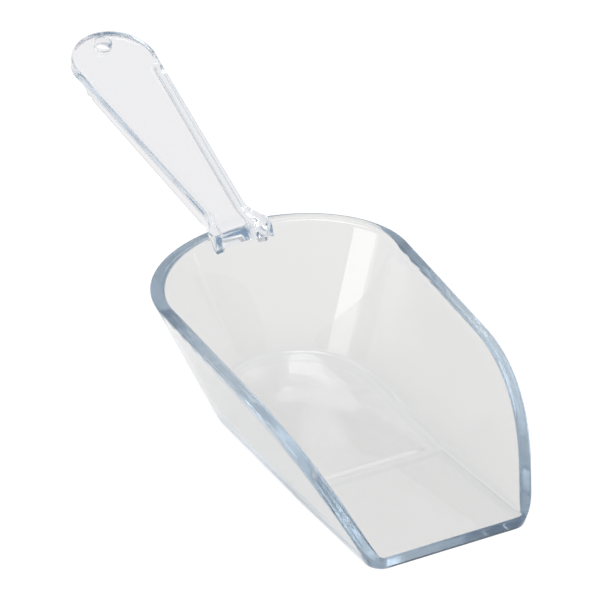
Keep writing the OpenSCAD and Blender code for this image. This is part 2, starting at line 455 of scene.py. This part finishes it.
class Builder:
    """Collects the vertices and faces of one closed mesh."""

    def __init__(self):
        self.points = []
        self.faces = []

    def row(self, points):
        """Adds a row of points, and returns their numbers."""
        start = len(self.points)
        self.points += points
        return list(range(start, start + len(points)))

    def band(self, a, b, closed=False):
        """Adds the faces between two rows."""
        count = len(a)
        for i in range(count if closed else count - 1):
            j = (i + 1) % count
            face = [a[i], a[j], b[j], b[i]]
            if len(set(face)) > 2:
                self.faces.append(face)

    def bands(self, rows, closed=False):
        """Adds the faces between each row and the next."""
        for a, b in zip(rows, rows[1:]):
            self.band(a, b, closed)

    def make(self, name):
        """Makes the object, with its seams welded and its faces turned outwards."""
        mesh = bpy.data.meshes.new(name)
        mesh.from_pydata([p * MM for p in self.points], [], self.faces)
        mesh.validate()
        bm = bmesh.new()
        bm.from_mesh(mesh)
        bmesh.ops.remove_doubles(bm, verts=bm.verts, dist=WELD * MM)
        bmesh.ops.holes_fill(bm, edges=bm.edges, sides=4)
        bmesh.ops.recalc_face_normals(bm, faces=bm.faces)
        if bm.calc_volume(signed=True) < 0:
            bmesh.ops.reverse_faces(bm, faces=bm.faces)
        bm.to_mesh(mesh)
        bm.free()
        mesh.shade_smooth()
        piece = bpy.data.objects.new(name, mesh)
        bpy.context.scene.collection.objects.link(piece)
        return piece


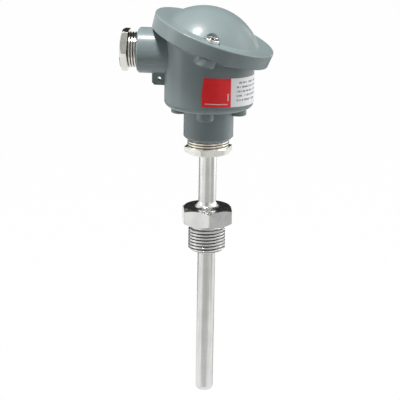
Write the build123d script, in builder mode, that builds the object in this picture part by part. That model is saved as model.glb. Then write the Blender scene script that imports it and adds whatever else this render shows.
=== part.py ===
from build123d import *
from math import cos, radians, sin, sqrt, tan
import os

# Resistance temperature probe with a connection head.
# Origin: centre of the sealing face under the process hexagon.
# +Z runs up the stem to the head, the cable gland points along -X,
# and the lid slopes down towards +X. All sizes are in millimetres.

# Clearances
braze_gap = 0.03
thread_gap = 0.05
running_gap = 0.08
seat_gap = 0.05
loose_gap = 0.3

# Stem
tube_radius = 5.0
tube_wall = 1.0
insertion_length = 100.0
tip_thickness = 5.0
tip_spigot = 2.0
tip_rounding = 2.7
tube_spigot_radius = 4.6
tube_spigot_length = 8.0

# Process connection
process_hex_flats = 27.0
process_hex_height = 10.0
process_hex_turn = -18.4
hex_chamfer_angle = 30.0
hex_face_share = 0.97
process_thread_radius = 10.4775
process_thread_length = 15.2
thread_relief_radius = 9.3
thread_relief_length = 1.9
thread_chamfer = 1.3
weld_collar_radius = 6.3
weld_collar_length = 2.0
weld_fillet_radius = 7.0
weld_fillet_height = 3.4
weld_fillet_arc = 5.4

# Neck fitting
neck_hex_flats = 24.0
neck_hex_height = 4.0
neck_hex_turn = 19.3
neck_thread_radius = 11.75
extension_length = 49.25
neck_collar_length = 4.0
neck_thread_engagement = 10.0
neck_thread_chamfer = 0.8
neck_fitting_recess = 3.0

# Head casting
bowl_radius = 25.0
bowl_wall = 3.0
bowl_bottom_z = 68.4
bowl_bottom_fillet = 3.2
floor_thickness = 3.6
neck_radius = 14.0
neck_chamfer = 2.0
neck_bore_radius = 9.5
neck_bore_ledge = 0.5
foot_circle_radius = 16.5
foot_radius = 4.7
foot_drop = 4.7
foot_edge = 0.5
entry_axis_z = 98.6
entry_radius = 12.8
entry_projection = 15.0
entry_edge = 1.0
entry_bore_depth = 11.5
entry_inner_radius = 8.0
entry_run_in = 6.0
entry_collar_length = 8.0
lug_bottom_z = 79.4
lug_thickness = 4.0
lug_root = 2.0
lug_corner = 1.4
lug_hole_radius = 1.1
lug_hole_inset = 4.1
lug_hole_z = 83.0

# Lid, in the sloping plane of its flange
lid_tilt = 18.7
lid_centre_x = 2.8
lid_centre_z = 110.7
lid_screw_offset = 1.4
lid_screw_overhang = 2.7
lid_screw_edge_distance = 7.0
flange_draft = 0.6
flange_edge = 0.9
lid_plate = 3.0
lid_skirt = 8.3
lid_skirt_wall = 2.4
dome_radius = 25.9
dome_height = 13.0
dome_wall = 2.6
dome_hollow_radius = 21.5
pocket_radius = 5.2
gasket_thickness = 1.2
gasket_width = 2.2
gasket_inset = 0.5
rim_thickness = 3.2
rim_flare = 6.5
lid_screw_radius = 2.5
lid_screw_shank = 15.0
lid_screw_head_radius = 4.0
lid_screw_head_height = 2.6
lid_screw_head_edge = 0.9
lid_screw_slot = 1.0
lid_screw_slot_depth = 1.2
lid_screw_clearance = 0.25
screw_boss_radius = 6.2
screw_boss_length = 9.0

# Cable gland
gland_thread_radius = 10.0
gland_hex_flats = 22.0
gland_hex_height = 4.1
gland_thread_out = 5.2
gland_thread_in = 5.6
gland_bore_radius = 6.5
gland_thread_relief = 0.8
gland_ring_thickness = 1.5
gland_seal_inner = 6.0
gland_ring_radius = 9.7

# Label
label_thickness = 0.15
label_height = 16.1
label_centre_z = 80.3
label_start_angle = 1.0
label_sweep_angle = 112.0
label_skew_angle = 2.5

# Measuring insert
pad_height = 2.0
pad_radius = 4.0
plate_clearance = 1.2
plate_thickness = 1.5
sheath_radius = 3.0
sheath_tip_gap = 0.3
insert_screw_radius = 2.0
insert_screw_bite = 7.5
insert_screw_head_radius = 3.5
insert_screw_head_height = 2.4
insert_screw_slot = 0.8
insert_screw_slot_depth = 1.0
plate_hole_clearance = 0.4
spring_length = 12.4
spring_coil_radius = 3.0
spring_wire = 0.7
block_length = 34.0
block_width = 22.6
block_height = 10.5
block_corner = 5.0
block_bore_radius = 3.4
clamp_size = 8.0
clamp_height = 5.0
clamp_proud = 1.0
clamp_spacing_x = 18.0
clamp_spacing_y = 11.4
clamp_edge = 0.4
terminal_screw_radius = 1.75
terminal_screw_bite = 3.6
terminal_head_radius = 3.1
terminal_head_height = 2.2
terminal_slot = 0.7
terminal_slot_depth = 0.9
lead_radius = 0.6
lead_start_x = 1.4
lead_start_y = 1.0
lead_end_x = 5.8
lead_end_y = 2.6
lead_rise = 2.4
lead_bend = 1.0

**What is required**
Only the lines from the beginning of the material to the line containing "return piece" should be echoed, verbatim and in full.

**Response to the exercise**
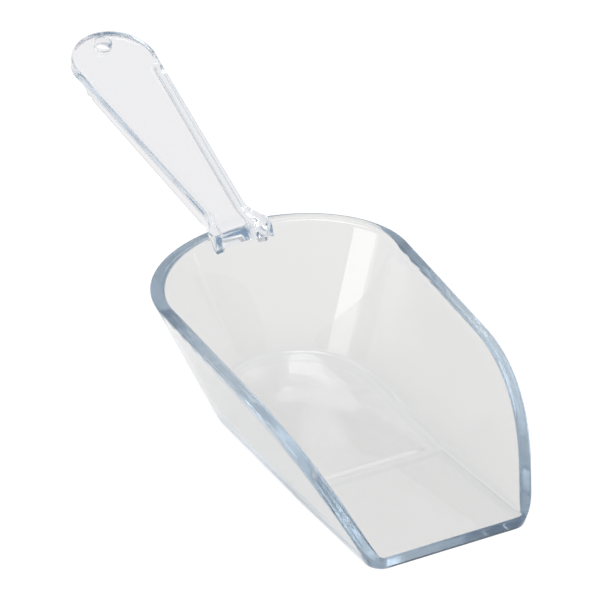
Keep writing the OpenSCAD and Blender code for this image. This is part 2, starting at line 455 of scene.py. This part finishes it.
class Builder:
    """Collects the vertices and faces of one closed mesh."""

    def __init__(self):
        self.points = []
        self.faces = []

    def row(self, points):
        """Adds a row of points, and returns their numbers."""
        start = len(self.points)
        self.points += points
        return list(range(start, start + len(points)))

    def band(self, a, b, closed=False):
        """Adds the faces between two rows."""
        count = len(a)
        for i in range(count if closed else count - 1):
            j = (i + 1) % count
            face = [a[i], a[j], b[j], b[i]]
            if len(set(face)) > 2:
                self.faces.append(face)

    def bands(self, rows, closed=False):
        """Adds the faces between each row and the next."""
        for a, b in zip(rows, rows[1:]):
            self.band(a, b, closed)

    def make(self, name):
        """Makes the object, with its seams welded and its faces turned outwards."""
        mesh = bpy.data.meshes.new(name)
        mesh.from_pydata([p * MM for p in self.points], [], self.faces)
        mesh.validate()
        bm = bmesh.new()
        bm.from_mesh(mesh)
        bmesh.ops.remove_doubles(bm, verts=bm.verts, dist=WELD * MM)
        bmesh.ops.holes_fill(bm, edges=bm.edges, sides=4)
        bmesh.ops.recalc_face_normals(bm, faces=bm.faces)
        if bm.calc_volume(signed=True) < 0:
            bmesh.ops.reverse_faces(bm, faces=bm.faces)
        bm.to_mesh(mesh)
        bm.free()
        mesh.shade_smooth()
        piece = bpy.data.objects.new(name, mesh)
        bpy.context.scene.collection.objects.link(piece)
        return piece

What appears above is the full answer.